On 3 May Kuki Christians rallied in the city of Churachandpur, the capital of Churachandpur District, in Manipur’s south-west (bordering Mizoram and Burma’s Chin State), to protest the proposal to grant the Meitei Scheduled Tribe status. Unfortunately, their peaceful protest drew a violent response. What started as an ethnic ‘clash’ – Meitei ‘thugs’ attacking local Kuki – quickly turned into a sectarian pogrom with Hindus targeting all things Christian. From Churachandpur, the violence quickly spread to Imphal, where Meitei churches were also burned. In fact, the fate of Meitei Christians is of particular concern. According to an Open Doors contact, the Meitei Christians were ‘severely victimised’ and are ‘under immense pressure to reconvert [to Hinduism]’.
Christians insist the police did not intervene to protect them; Reverend John Dayal believes the police allowed the violence to ‘turn anti-Christian’. Kuki Christian pastor, L. Thangkholet Khongsai, told Indian media that a mob burned down the compound of Kuki Christian Church in Imphal, the theological college where he taught, and his home. By the time the military arrived to restore order, there was little left to destroy. By 12 May the situation was largely under control and thousands of mostly Kuki-Chin Christians had been evacuated to camps under military protection.

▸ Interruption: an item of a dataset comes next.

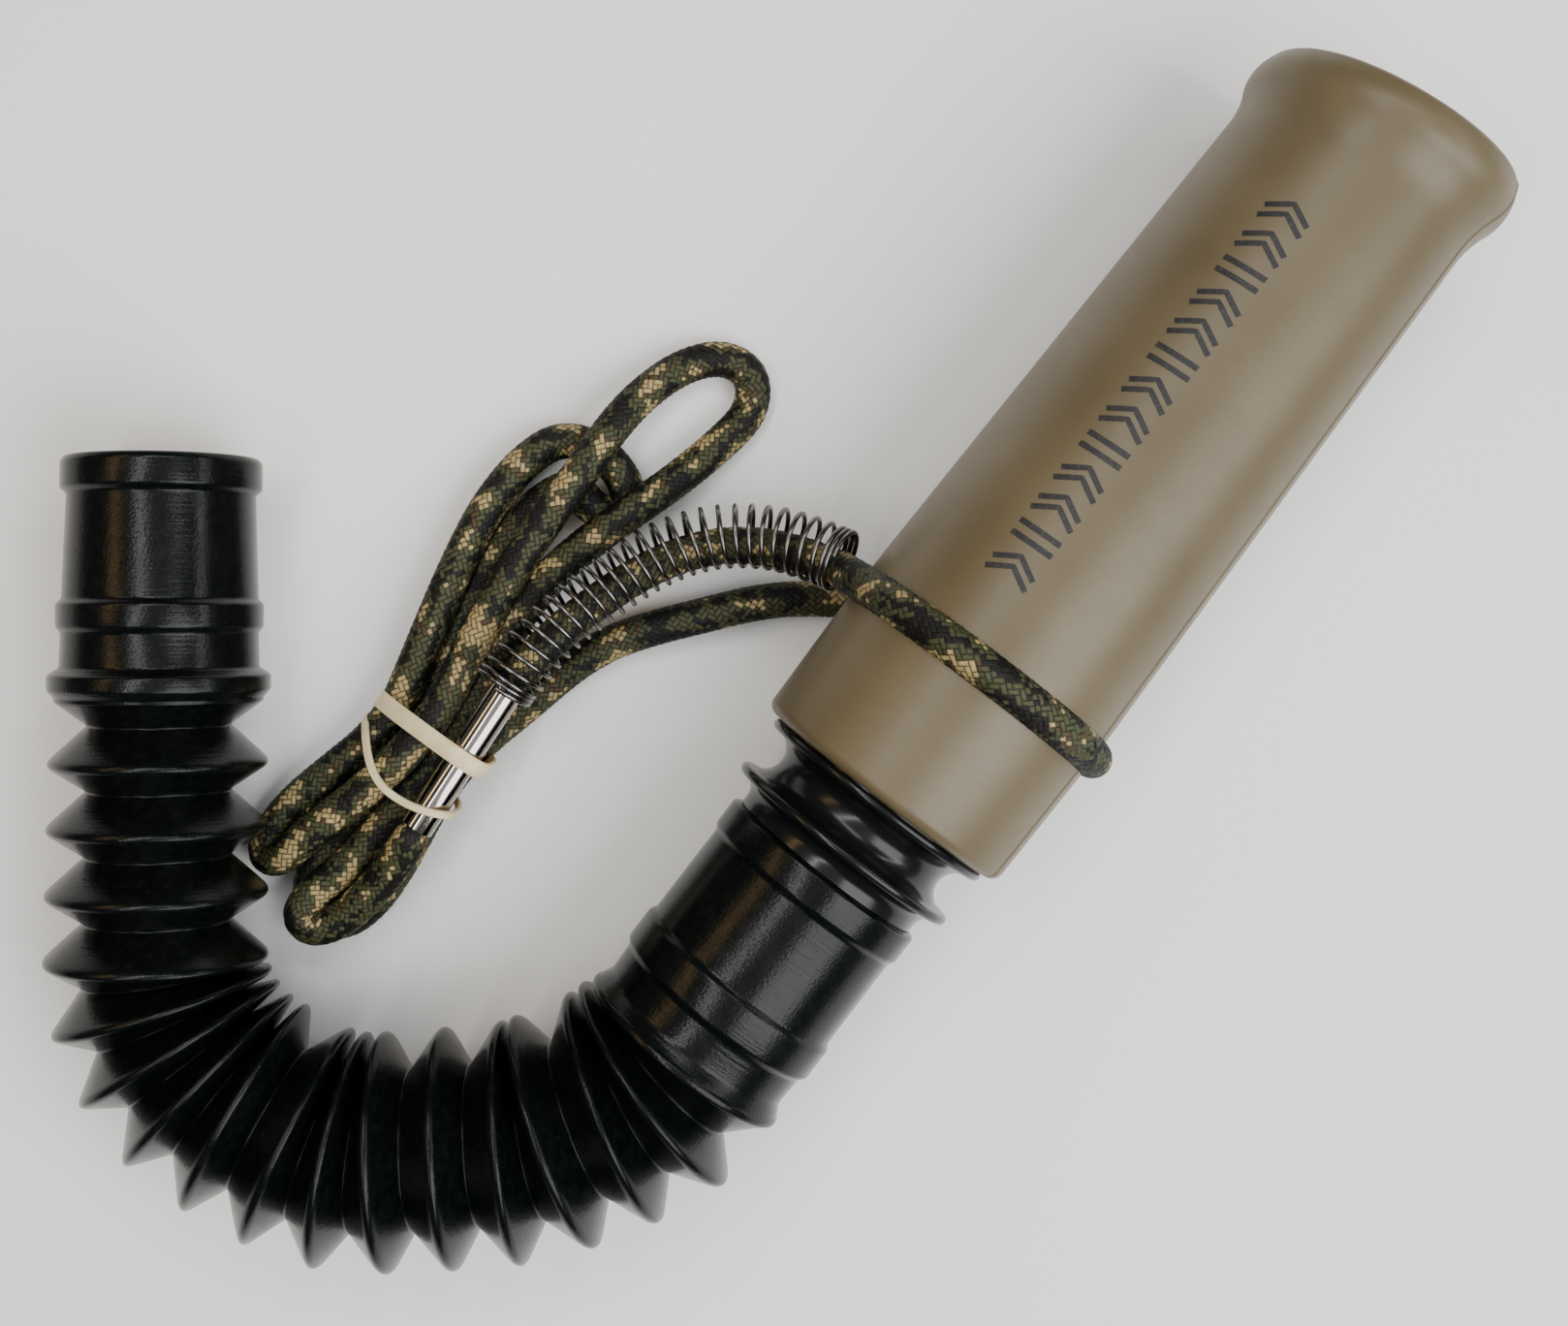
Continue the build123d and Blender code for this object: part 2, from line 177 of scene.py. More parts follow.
# ------------------------------------------------------------------ meshes
def skin(name, rows, loop=False, caps=False):
    """Mesh over rows of points that each go all the way round. In its UVs u is the share of the way round,
    and v is the distance along it in metres."""
    rows = np.array(rows, float) * MM
    count, around = rows.shape[:2]
    i, j = np.meshgrid(np.arange(count if loop else count - 1), np.arange(around), indexing="ij")
    next_i, next_j = (i + 1) % count, (j + 1) % around
    quads = np.stack([i * around + j, i * around + next_j, next_i * around + next_j,
                      next_i * around + j], -1).reshape(-1, 4)
    faces = quads.tolist()
    if caps:
        faces.append(list(range(around))[::-1])
        faces.append(list(range((count - 1) * around, count * around)))
    mesh = bpy.data.meshes.new(name)
    mesh.from_pydata(rows.reshape(-1, 3).tolist(), [], faces)
    gaps = np.linalg.norm(np.diff(rows, axis=0, append=rows[:1]), axis=2).mean(1)
    v = np.concatenate([[0], np.cumsum(gaps)])
    round_share = np.stack([j, j + 1, j + 1, j], -1) / around
    distance = np.stack([v[i], v[i], v[i + 1], v[i + 1]], -1)
    uv = np.stack([round_share, distance], -1).reshape(-1, 2)
    if caps:
        uv = np.concatenate([uv, np.zeros((around, 2)), np.full((around, 2), v[count - 1])])
    layer = mesh.uv_layers.new(name="UVMap")
    layer.data.foreach_set("uv", uv.astype(np.float32).ravel())
    piece = bpy.data.objects.new(name, mesh)
    bpy.context.scene.collection.objects.link(piece)
    return piece


def smooth(piece, angle=35):
    piece.data.shade_smooth()
    piece.data.set_sharp_from_angle(angle=radians(angle))


def thicken(piece, wall):
    """Gives an open skin a wall on its inner side."""
    modifier = piece.modifiers.new("Wall", "SOLIDIFY")
    modifier.thickness, modifier.offset = wall * MM, -1
    evaluated = piece.evaluated_get(bpy.context.evaluated_depsgraph_get())
    mesh = bpy.data.meshes.new_from_object(evaluated)
    piece.modifiers.clear()
    piece.data = mesh


def finish_piece(piece, material, body=None, replaces=(), angle=35):
    smooth(piece, angle)
    piece.data.materials.clear()
    piece.data.materials.append(material)
    if body:
        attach(piece, body)
    if replaces:
        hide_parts(*replaces)
    return piece


def turned(name, axis, outline, angles, bump=None, shift=None):
    """Closed outline of (x, radius) turned about an axis. bump adds to its radius, and shift to its x."""
    outline = np.array(outline, float)
    x, r = outline[:, 0], outline[:, 1]
    if np.sum(x * np.roll(r, -1) - np.roll(x, -1) * r) > 0:
        outline = outline[::-1]
    rows = [axis.ring(px, pr + (bump(px, pr, angles) if bump else 0), angles) for px, pr in outline]
    if shift:
        rows = [row + np.outer(shift(px, angles), axis.along) for row, (px, pr) in zip(rows, outline)]
    return skin(name, rows, loop=True)


def full_turn(sides):
    return np.linspace(0, 2 * pi, sides, endpoint=False)


def carried(path, first_side):
    """Two directions across a path, at right angles to each other, carried along it with no twist."""
    tangents = unit(np.gradient(path, axis=0))
    normal = np.cross(np.cross(tangents[0], first_side), tangents[0])
    normals = []
    for t in tangents:
        normal = unit(normal - np.dot(normal, t) * t)
        normals.append(normal)
    normals = np.array(normals)
    return normals, np.cross(tangents, normals)


def evenly(path, step):
    """The path resampled at about this step."""
    gaps = np.linalg.norm(np.diff(path, axis=0), axis=1)
    s = np.concatenate([[0], np.cumsum(gaps)])
    stations = np.linspace(0, s[-1], int(ceil(s[-1] / step)) + 1)
    return np.stack([np.interp(stations, s, path[:, i]) for i in range(3)], -1), stations


def spline_path(points, closed=False):
    """Points along the NURBS spline with these control points, in millimetres."""
    curve = bpy.data.curves.new("route", "CURVE")
    curve.dimensions = "3D"
    spline = curve.splines.new("NURBS")
    spline.points.add(len(points) - 1)
    for control, point in zip(spline.points, points):
        control.co = (*(float(c) * MM for c in point), 1)
    spline.order_u = 3
    spline.use_endpoint_u = not closed
    spline.use_cyclic_u = closed
    spline.resolution_u = 16
    route = bpy.data.objects.new("route", curve)
    bpy.context.scene.collection.objects.link(route)
    mesh = bpy.data.meshes.new_from_object(route)
    path = np.array([v.co for v in mesh.vertices]) / MM
    apart = np.linalg.norm(np.diff(path, axis=0), axis=1) > 0.02
    path = path[np.concatenate([[True], apart])]
    bpy.data.objects.remove(route)
    bpy.data.curves.remove(curve)
    bpy.data.meshes.remove(mesh)
    return path


# ------------------------------------------------------------------ materials
def srgb(*channels):
    """Linear colour from sRGB values of 0 to 255."""
    shares = [c / 255 for c in channels]
    return tuple(((c + 0.055) / 1.055) ** 2.4 if c > 10 / 255 else c / 12.92 for c in shares) + (1.0,)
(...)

The ruling BJP has turned much of India into a tinderbox - one spark is all it takes to ignite a raging fire. Such violence is the natural consequence of years of Hindu nationalist propaganda. It is what happens when politicians incite religious hatred for political gain [see RLPB 506, Christian Crisis in North India, 12 June 2019]. The scene in Manipur is reminiscent (albeit greater) of the violence that wracked southern Chhattisgarh in January [RLPB 677, Bastar Burns, 25 Jan 2023]. Revd John Dayal likened it (albeit lesser) to the violence that ravaged Kandhamal, Orissa, in August 2008! Complicating matters, in recent years more than 10,000 Chin refugees from Burma/Myanmar have crossed into Manipur to find refuge among their ethnic kin. However, India is not a signatory to the UN’s Refugee Convention. Not only has the Manipur state government started blocking access to Chin refugees, but it recently launched a ‘verification drive’ to ‘clear the reserve forests of illegal immigrants’.

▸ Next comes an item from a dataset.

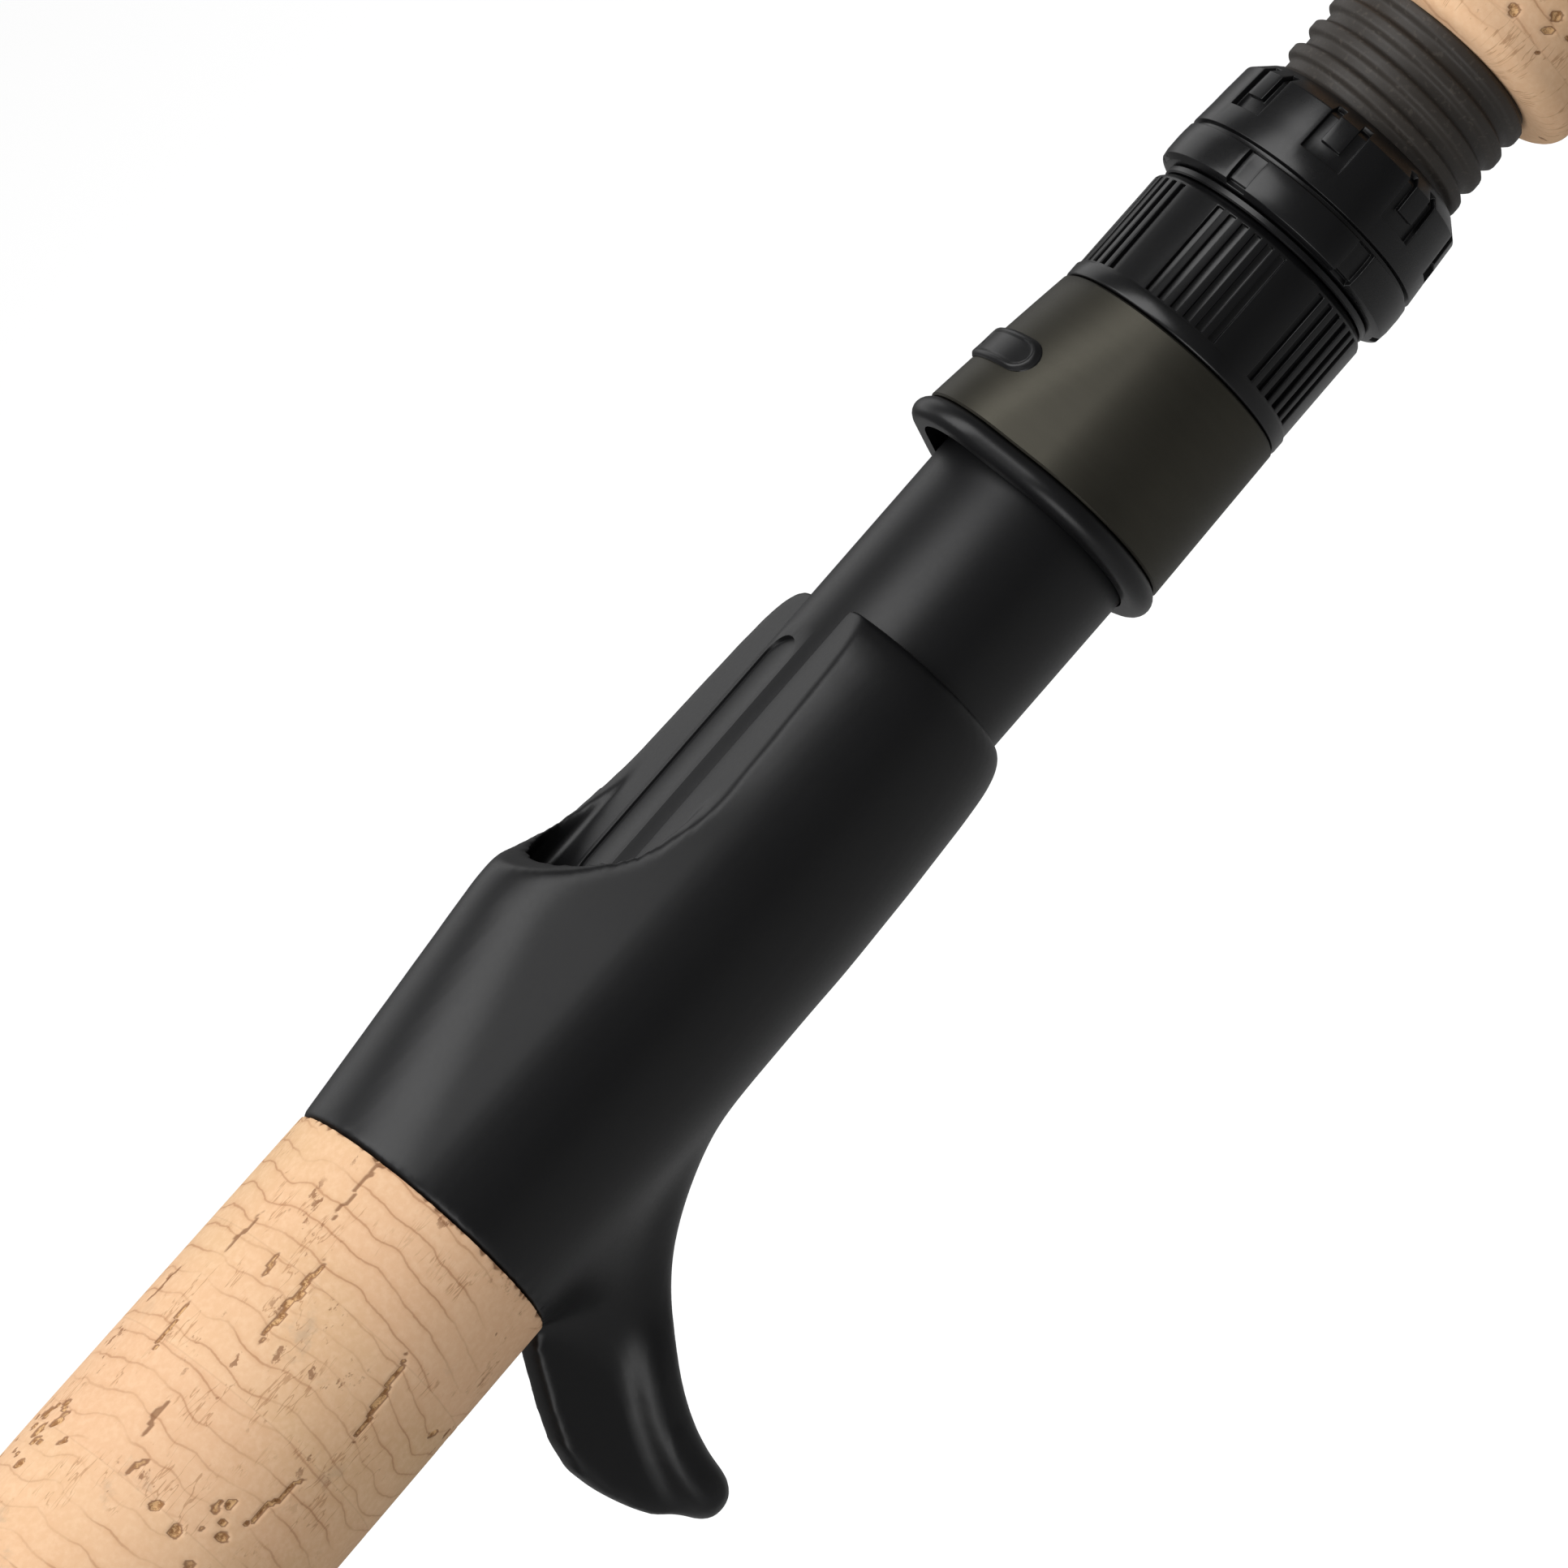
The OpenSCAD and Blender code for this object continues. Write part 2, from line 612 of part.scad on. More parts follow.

PLEASE PRAY THAT GOD WILL INTERVENE:
- to still the storm (Psalm 107:28,29 and Mark 4:35-41). May those who rampaged against their neighbours, fuelled by hatred fed them by Hindu nationalists, repent of their sin and pursue reconciliation. May ringleaders, arsonists and killers be arrested; may justice prevail.
- to comfort and heal Manipur’s grieving, wounded and traumatised Christians. May God provide their every need: for enduring security, for the funds to rebuild, and for grace to forgive.

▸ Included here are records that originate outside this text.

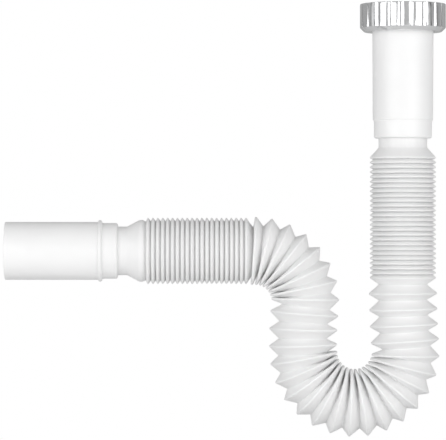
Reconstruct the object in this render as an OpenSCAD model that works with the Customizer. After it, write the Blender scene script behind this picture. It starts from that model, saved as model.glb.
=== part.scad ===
// Flexible sink trap: a bistable bellows hose between an inlet tube held by a union nut and a plain outlet pipe.
// The origin is on the nut's axis, where its thread starts below the mouth's chamfer.
// +Z points up into the sink's waste, the outlet leaves along -X, and the front of the trap faces -Y.
// Distances along the hose are counted downstream, the way the water runs.

/* [Hose ends] */
// Outer diameter of the plain cuff at each end of the hose
cuff_d = 26.9; // [26.4:0.1:27.4]
// Wall of the cuff
cuff_wall = 1; // [0.8:0.1:1.3]
// Length of cuff seen between the socket and the pleats
neck_l = 5.5; // [3:0.1:12]
// Depth of the socket that holds the cuff
socket_l = 8; // [6:0.1:8.2]
// Height of the lip that locks the cuff behind the socket
lock_h = 0.95; // [0.6:0.05:1]
// Thickness of the locking lip
lock_t = 1.6; // [1:0.1:2.4]
// Radial and axial clearance between cuff and socket
cuff_clear = 0.1; // [0.05:0.01:0.15]
// Diameter of the shoulder before the outlet's cuff
shoulder_d = 34.3; // [33:0.1:35]
// Distance from the last folded crest to the shoulder
shoulder_gap = 3.5; // [3:0.1:5]
// Length of the slope from the shoulder down to the cuff
shoulder_slope_l = 7.7; // [5:0.1:12]

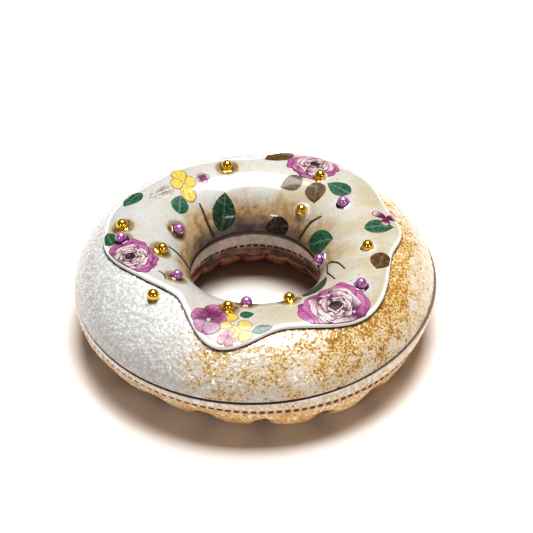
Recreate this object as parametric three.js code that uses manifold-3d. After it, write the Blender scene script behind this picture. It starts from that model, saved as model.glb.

- to protect and help Meitei Christian converts – especially those in the Meitei- and Hindu-dominated Imphal Valley. May the Holy Spirit empower them to stand firm in their faith amidst threats, hostility and intense pressure to return to Hinduism. May the Naga and Kuki believers stand with them, to support them, advocate for them and bless them, in a powerful demonstration of the uniting power of the Gospel of Jesus Christ. May they all ‘shine as lights in the world, holding fast to the word of life…’ (from Philippians 2:12-18).